The fates of the ship, the crew, and the oil have not yet been revealed. At a news conference where he announced the seizure, Trump was asked what would happen to the oil. “We keep it, I guess,” he replied.

It is hard to say whether Trump was speaking with authority (the phrase “I guess” raises doubts), or whether keeping it would be legal. In any case, doing so would, in the eyes of many observers, legitimize a statement issued by Maduro’s government, condemning the seizure as “barefaced robbery and an act of international piracy” aimed at stripping Venezuela of its oil wealth.

Maduro is certainly an attractive object for regime change. He is a brutal tyrant; he has wrecked his country’s economy; and after losing last year’s presidential election to reform candidate María Corina Machado, he seized power in a coup. (Machado has since won the Nobel Peace Prize for the noble protest movement she has led while in hiding under constant threat from Maduro’s security forces.)
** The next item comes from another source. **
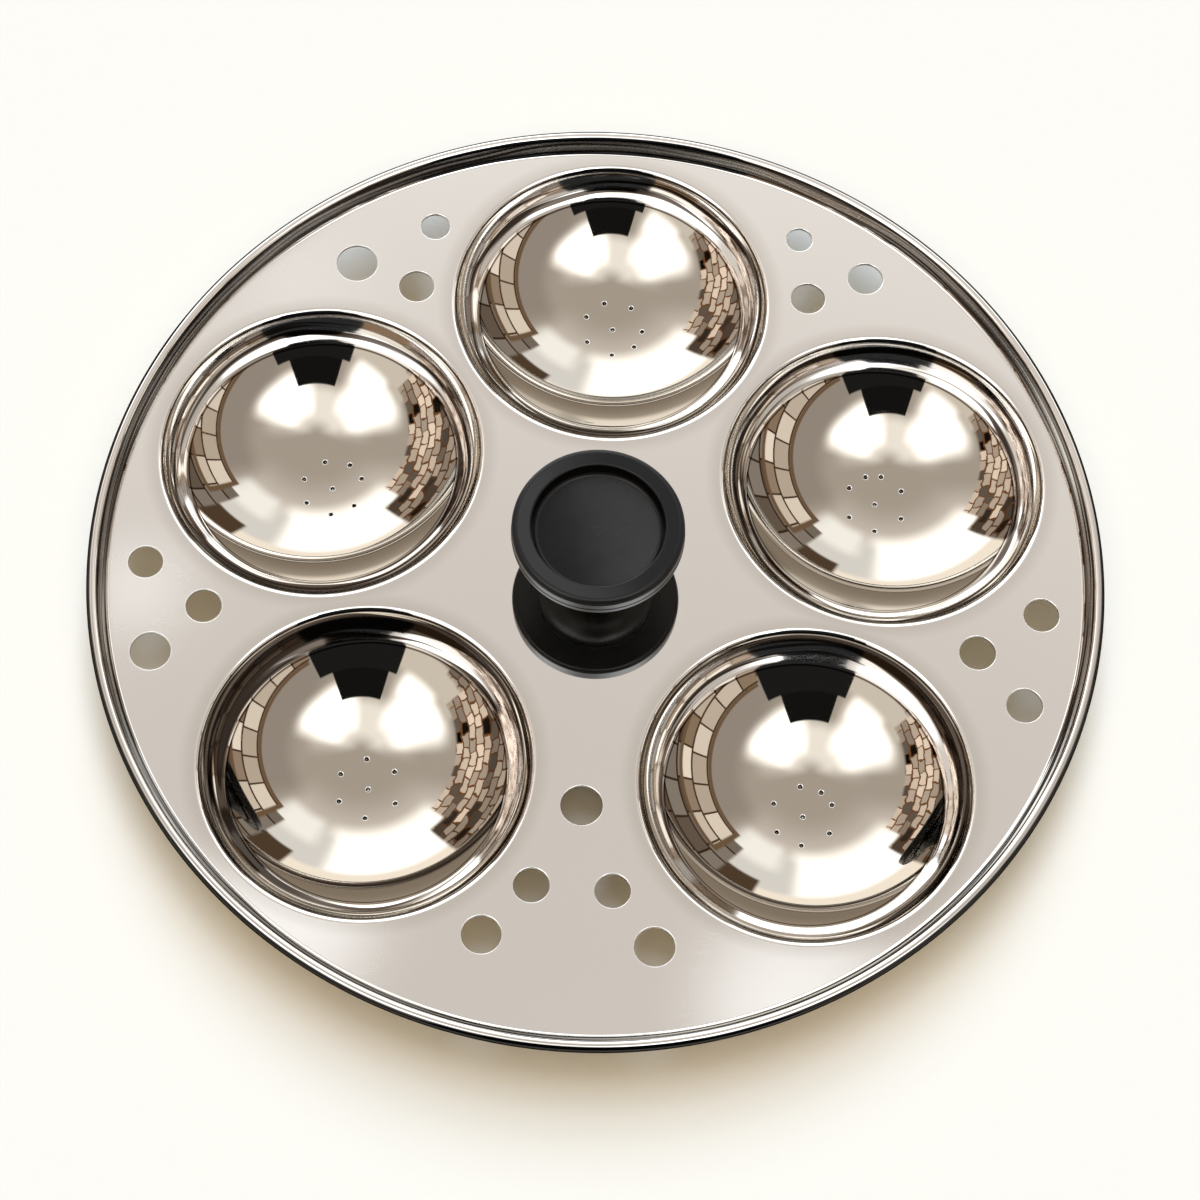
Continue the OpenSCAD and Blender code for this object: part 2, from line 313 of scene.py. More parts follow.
for at, offset, turns in zip(cup_at, pin_offsets, pin_turns):
    pins = [offset] + [(offset[0] + x, offset[1] + y) for x, y in (bearing(t, pin_ring_r) for t in turns)]
    bowl_fill = []
    for i in range(1, 12):
        for c in circle(6 * i):
            x, y = i * c
            if all(math.hypot(x - a, y - b) > pin_r + pin_edge + pin_margin for a, b in pins):
                bowl_fill.append((x, y))
    patch = Blank()
    pierced_patch(patch, [tuple(pin_patch_r * c) for c in circle(cup_parts)],
                  [(x, y, pin_r + pin_edge, pin_parts) for x, y in pins], bowl_surface, bowl_fill,
                  bowl_floor)
    for x, y in pins:
        punched_edge(patch, x, y, pin_r, pin_edge, pin_parts, bowl_surface, pin_throat)
    plate.take(patch, at)


def nodes_for(owner, kind="BsdfPrincipled", end="OutputMaterial"):
    """Empties a node tree but for one shader on its output. Gives add, which adds a node, and
    feed, which sets or links one of the shader's inputs."""
    owner.use_nodes = True
    tree = owner.node_tree
    tree.nodes.clear()
    out = tree.nodes.new("ShaderNode" + end)
    shader = tree.nodes.new("ShaderNode" + kind)
    tree.links.new(shader.outputs[0], out.inputs[0])

    def put(socket, value):
        if isinstance(value, bpy.types.NodeSocket):
            tree.links.new(value, socket)
        else:
            socket.default_value = value

    def add(kind, props=(), **inputs):
        node = tree.nodes.new("ShaderNode" + kind)
        for key, value in dict(props).items():
            setattr(node, key, value)
        for key, value in inputs.items():
            by_number = key.startswith("in") and key[2:].isdigit()
            put(node.inputs[int(key[2:]) if by_number else key], value)
        return node

    def feed(name, value):
        put(shader.inputs[name], value)

    return add, feed


def maths(add, operation, a, b=0.0, c=0.0):
    return add("Math", {"operation": operation}, in0=a, in1=b, in2=c).outputs[0]


def ramp(add, value, low, high, smooth=True):
    kind = "SMOOTHSTEP" if smooth else "LINEAR"
    return add("MapRange", {"interpolation_type": kind}, in0=value, in1=low, in2=high).outputs[0]


def mixed(add, factor, a, b):
    return add("Mix", {"data_type": "RGBA"}, in0=factor, in6=a, in7=b).outputs[2]


def noise(add, place, scale, detail):
    return add("TexNoise", Vector=place, Scale=scale, Detail=detail).outputs[0]


def banded(add, finish, start, span, ends, bands):
    """A tone that changes along the sheet, over span millimetres from start: ends are its first
    and last tone, and each band between them is its millimetres from start and its tone."""
    node = add("ValToRGB", Fac=ramp(add, finish, start, start + per_mm * span, False))
    shades = node.color_ramp.elements
    shades[0].color, shades[1].color = ((*end, 1) for end in ends)
    for mm, shade in bands:
        shades.new(mm / span).color = (*shade, 1)
    return node.outputs[0]


def stretch(add, finish, start, fade_in, fade_out, within):
    """1 on a stretch of the sheet: it fades in and out between these millimetres from start."""
    shown = within
    for fade in (fade_in, fade_out[::-1]):
        shown = maths(add, "MULTIPLY", ramp(add, finish, *(start + per_mm * mm for mm in fade)), shown)
    return shown


def streaks(add, along, across, detail):
    """Noise drawn out round the cup or the rim: along changes slowly and across quickly."""
    across = add("CombineXYZ", in0=0.0, in1=0.0, in2=across).outputs[0]
    point = add("VectorMath", {"operation": "ADD"}, in0=along, in1=across).outputs[0]
    return noise(add, point, 1.0, detail)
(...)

Secretary of State and national security adviser Marco Rubio has led much of the administration’s anti-Maduro activities, mainly out of genuine sympathy for the democratic opposition—which he expressed as a senator from Florida, home to many Venezuelan exiles.

Trump cares little about democracy (as his recent 33-page National Security Strategy indicates), and he is clearly a bit jealous of Machado for winning the Nobel Peace Prize, which he avidly desired. But his desire to dominate—and to keep outside powers outside of—the Western Hemisphere clearly puts him in the regime-change camp. (For that reason, Machado has supported Trump’s anti-regime activities and even told him, in a phone call, that he deserved her Nobel.)

Finally, and perhaps more to the point, Trump is attracted to Venezuela’s vast oil and gas reserves, which are some of the largest in the hemisphere but are largely untapped, as a result of the Maduro regime’s incompetence and inefficiencies. Many U.S. energy companies are hoping to exploit those reserves after Maduro is gone. A hedge-fund manager told me that a consortium of several such companies and financial firms are actively planning for the day.

Many Venezuelan citizens would also like to see Maduro go, for political or economic reasons or both. But here, Trump’s militant rhetoric is backfiring, as it allows Maduro to denounce his critics as abettors of American aggression, even as traitors—which, in turn, intimidates protesters into adopting a lower profile, to avoid reprisals from goon squads.

It’s reminiscent of the time during George W. Bush’s presidency when Secretary of State Condoleezza Rice publicly touted a $75 million program to assist democratic protest groups in Iran—as a result of which the Iranian government stepped up its suppression of protest groups, calling them CIA spies.

Trump has wavered, and never spoken with more than a vague menace, about whether he really will move to overthrow Maduro. Last month, he pronounced Venezuelan airspace “closed,” then backed away from the stance. He has talked a few times about invading Venezuela with ground troops, though this would be difficult without first securing a nearby base. Last month he in fact played down the possibility of going to war with Venezuela—though at this week’s news conference, where he announced the seizure of the tanker, he cryptically said, “Other things are happening.” Back in October, he said that he’d ordered the CIA to launch “covert operations” against Maduro’s regime—though saying so out loud takes the “c” out of “covert.”

At times “strategic ambiguity” can be a useful tool for coercing foes to act in certain ways or even to step down from power. But Trump is spawning mere confusion. It’s hard for anyone to know just what he wants, or how much he’d spend or risk to get it done. It’s quite possible that he doesn’t know himself.